_TASK BRIEF_.
Please give the data below again in full, exactly as it stands.

_SOURCE MATERIAL_.

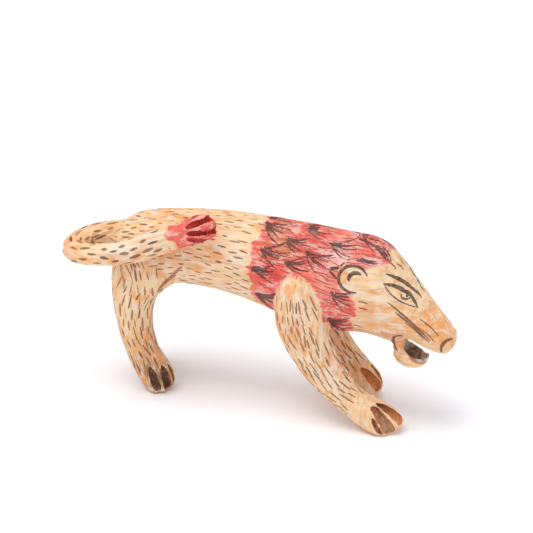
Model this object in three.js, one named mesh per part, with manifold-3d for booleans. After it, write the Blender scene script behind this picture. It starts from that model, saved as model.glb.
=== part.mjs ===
// A carved and painted wooden beast, made as the carver makes it: one log for torso, neck and head,
// and four legs, a curled tail and a lower jaw carved apart and pegged on.
// Millimetres. +X is toward the head, +Z is up, and the floor is z = 0.
import * as THREE from "three";
import { mergeVertices } from "three/addons/utils/BufferGeometryUtils.js";
import Module from "manifold-3d";

const wasm = await Module();
wasm.setup();

// ---- driving dimensions ----
const JOINT_GAP = 0.3;
const PEG_RADIUS = 2.6;
const PEG_HALF_LENGTH = 6.5;
const TAIL_PEG_RADIUS = 2.0;
const JAW_PEG_RADIUS = 1.2;
const JAW_PEG_HALF_LENGTH = 3.4;
const PEG_SIDES = 20;

const BODY_SIDES = 32;
const BODY_STEPS = 50;
const LEG_SIDES = 20;
const LEG_STEPS = 26;
const TAIL_SIDES = 16;
const TAIL_STEPS = 52;
const BALL_SIDES = 20;

const BARE_WOOD = "#e6b98a";
const PEG_WOOD = "#c79a68";
const JAW_WOOD = "#d3a884";

// Torso, neck and head, from rump to nose: x, top z, bottom z, half width.
const BODY_STATIONS = [
  [-86.0, 85.6, 73.0, 6.0],
  [-84.0, 90.8, 68.0, 11.0],
  [-78.5, 95.8, 64.0, 15.5],
  [-69.0, 99.8, 62.0, 18.5],
  [-56.0, 102.4, 61.6, 20.0],
  [-41.0, 104.2, 63.0, 20.5],
  [-26.0, 105.5, 62.4, 21.0],
  [-12.0, 105.8, 60.2, 21.0],
  [2.0, 105.6, 56.6, 21.5],
  [14.0, 105.2, 52.6, 21.5],
  [26.0, 105.0, 49.3, 21.0],
  [40.0, 104.1, 48.3, 20.0],
  [50.0, 103.7, 49.1, 19.0],
  [58.0, 103.2, 49.4, 18.3],
  [66.0, 100.4, 48.0, 17.6],
  [73.0, 93.6, 46.4, 16.8],
  [80.0, 85.0, 50.2, 15.4],
  [87.0, 76.2, 47.4, 13.4],
  [94.0, 68.2, 44.4, 11.4],
  [100.0, 61.6, 44.2, 9.2],
  [103.4, 57.8, 47.0, 6.6],
  [105.0, 55.0, 50.6, 3.0],
];

// Legs, from the joint down to the sole: z, back x, front x, centre y, half thickness in y.
const FRONT_RIGHT_LEG = [
  [86.0, 17.0, 26.5, -16.0, 5.0],
  [81.0, 14.0, 31.0, -17.5, 7.5],
  [73.0, 12.2, 35.0, -18.0, 9.0],
  [64.0, 11.4, 38.0, -18.0, 9.4],
  [55.0, 12.2, 40.8, -17.6, 9.4],
  [46.0, 15.2, 43.4, -17.0, 9.2],
  [37.0, 20.0, 47.6, -16.4, 9.0],
  [28.0, 26.0, 54.0, -15.8, 8.8],
  [20.0, 33.6, 60.4, -15.2, 9.0],
  [14.0, 40.8, 75.4, -14.8, 9.4],
  [8.0, 49.2, 82.2, -14.6, 9.6],
  [3.0, 57.4, 80.8, -14.6, 9.2],
  [0.0, 63.6, 77.2, -14.6, 7.4],
];
const FRONT_LEFT_LEG = [
  [86.0, 14.5, 23.5, 16.0, 5.0],
  [81.0, 11.5, 28.0, 17.5, 7.5],
  [73.0, 10.0, 31.5, 18.2, 9.0],
  [64.0, 9.8, 33.4, 18.2, 9.4],
  [55.0, 10.6, 35.0, 18.0, 9.4],
  [46.0, 12.6, 37.0, 17.8, 9.2],
  [37.0, 16.4, 41.0, 17.8, 9.0],
  [28.0, 22.0, 47.2, 18.0, 8.8],
  [20.0, 28.6, 54.4, 18.4, 8.8],
  [13.0, 35.4, 60.2, 18.8, 9.2],
  [8.0, 41.0, 61.6, 19.2, 9.4],
  [3.0, 46.4, 59.6, 19.4, 8.8],
  [0.0, 49.4, 56.8, 19.4, 7.0],
];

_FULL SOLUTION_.
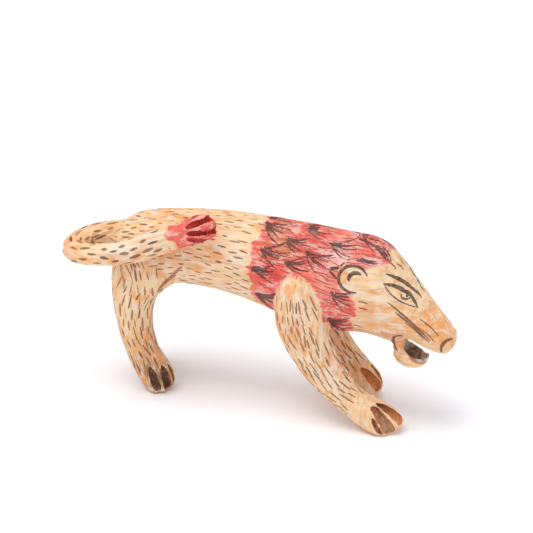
Model this object in three.js, one named mesh per part, with manifold-3d for booleans. After it, write the Blender scene script behind this picture. It starts from that model, saved as model.glb.
=== part.mjs ===
// A carved and painted wooden beast, made as the carver makes it: one log for torso, neck and head,
// and four legs, a curled tail and a lower jaw carved apart and pegged on.
// Millimetres. +X is toward the head, +Z is up, and the floor is z = 0.
import * as THREE from "three";
import { mergeVertices } from "three/addons/utils/BufferGeometryUtils.js";
import Module from "manifold-3d";

const wasm = await Module();
wasm.setup();

// ---- driving dimensions ----
const JOINT_GAP = 0.3;
const PEG_RADIUS = 2.6;
const PEG_HALF_LENGTH = 6.5;
const TAIL_PEG_RADIUS = 2.0;
const JAW_PEG_RADIUS = 1.2;
const JAW_PEG_HALF_LENGTH = 3.4;
const PEG_SIDES = 20;

const BODY_SIDES = 32;
const BODY_STEPS = 50;
const LEG_SIDES = 20;
const LEG_STEPS = 26;
const TAIL_SIDES = 16;
const TAIL_STEPS = 52;
const BALL_SIDES = 20;

const BARE_WOOD = "#e6b98a";
const PEG_WOOD = "#c79a68";
const JAW_WOOD = "#d3a884";

// Torso, neck and head, from rump to nose: x, top z, bottom z, half width.
const BODY_STATIONS = [
  [-86.0, 85.6, 73.0, 6.0],
  [-84.0, 90.8, 68.0, 11.0],
  [-78.5, 95.8, 64.0, 15.5],
  [-69.0, 99.8, 62.0, 18.5],
  [-56.0, 102.4, 61.6, 20.0],
  [-41.0, 104.2, 63.0, 20.5],
  [-26.0, 105.5, 62.4, 21.0],
  [-12.0, 105.8, 60.2, 21.0],
  [2.0, 105.6, 56.6, 21.5],
  [14.0, 105.2, 52.6, 21.5],
  [26.0, 105.0, 49.3, 21.0],
  [40.0, 104.1, 48.3, 20.0],
  [50.0, 103.7, 49.1, 19.0],
  [58.0, 103.2, 49.4, 18.3],
  [66.0, 100.4, 48.0, 17.6],
  [73.0, 93.6, 46.4, 16.8],
  [80.0, 85.0, 50.2, 15.4],
  [87.0, 76.2, 47.4, 13.4],
  [94.0, 68.2, 44.4, 11.4],
  [100.0, 61.6, 44.2, 9.2],
  [103.4, 57.8, 47.0, 6.6],
  [105.0, 55.0, 50.6, 3.0],
];

// Legs, from the joint down to the sole: z, back x, front x, centre y, half thickness in y.
const FRONT_RIGHT_LEG = [
  [86.0, 17.0, 26.5, -16.0, 5.0],
  [81.0, 14.0, 31.0, -17.5, 7.5],
  [73.0, 12.2, 35.0, -18.0, 9.0],
  [64.0, 11.4, 38.0, -18.0, 9.4],
  [55.0, 12.2, 40.8, -17.6, 9.4],
  [46.0, 15.2, 43.4, -17.0, 9.2],
  [37.0, 20.0, 47.6, -16.4, 9.0],
  [28.0, 26.0, 54.0, -15.8, 8.8],
  [20.0, 33.6, 60.4, -15.2, 9.0],
  [14.0, 40.8, 75.4, -14.8, 9.4],
  [8.0, 49.2, 82.2, -14.6, 9.6],
  [3.0, 57.4, 80.8, -14.6, 9.2],
  [0.0, 63.6, 77.2, -14.6, 7.4],
];
const FRONT_LEFT_LEG = [
  [86.0, 14.5, 23.5, 16.0, 5.0],
  [81.0, 11.5, 28.0, 17.5, 7.5],
  [73.0, 10.0, 31.5, 18.2, 9.0],
  [64.0, 9.8, 33.4, 18.2, 9.4],
  [55.0, 10.6, 35.0, 18.0, 9.4],
  [46.0, 12.6, 37.0, 17.8, 9.2],
  [37.0, 16.4, 41.0, 17.8, 9.0],
  [28.0, 22.0, 47.2, 18.0, 8.8],
  [20.0, 28.6, 54.4, 18.4, 8.8],
  [13.0, 35.4, 60.2, 18.8, 9.2],
  [8.0, 41.0, 61.6, 19.2, 9.4],
  [3.0, 46.4, 59.6, 19.4, 8.8],
  [0.0, 49.4, 56.8, 19.4, 7.0],
];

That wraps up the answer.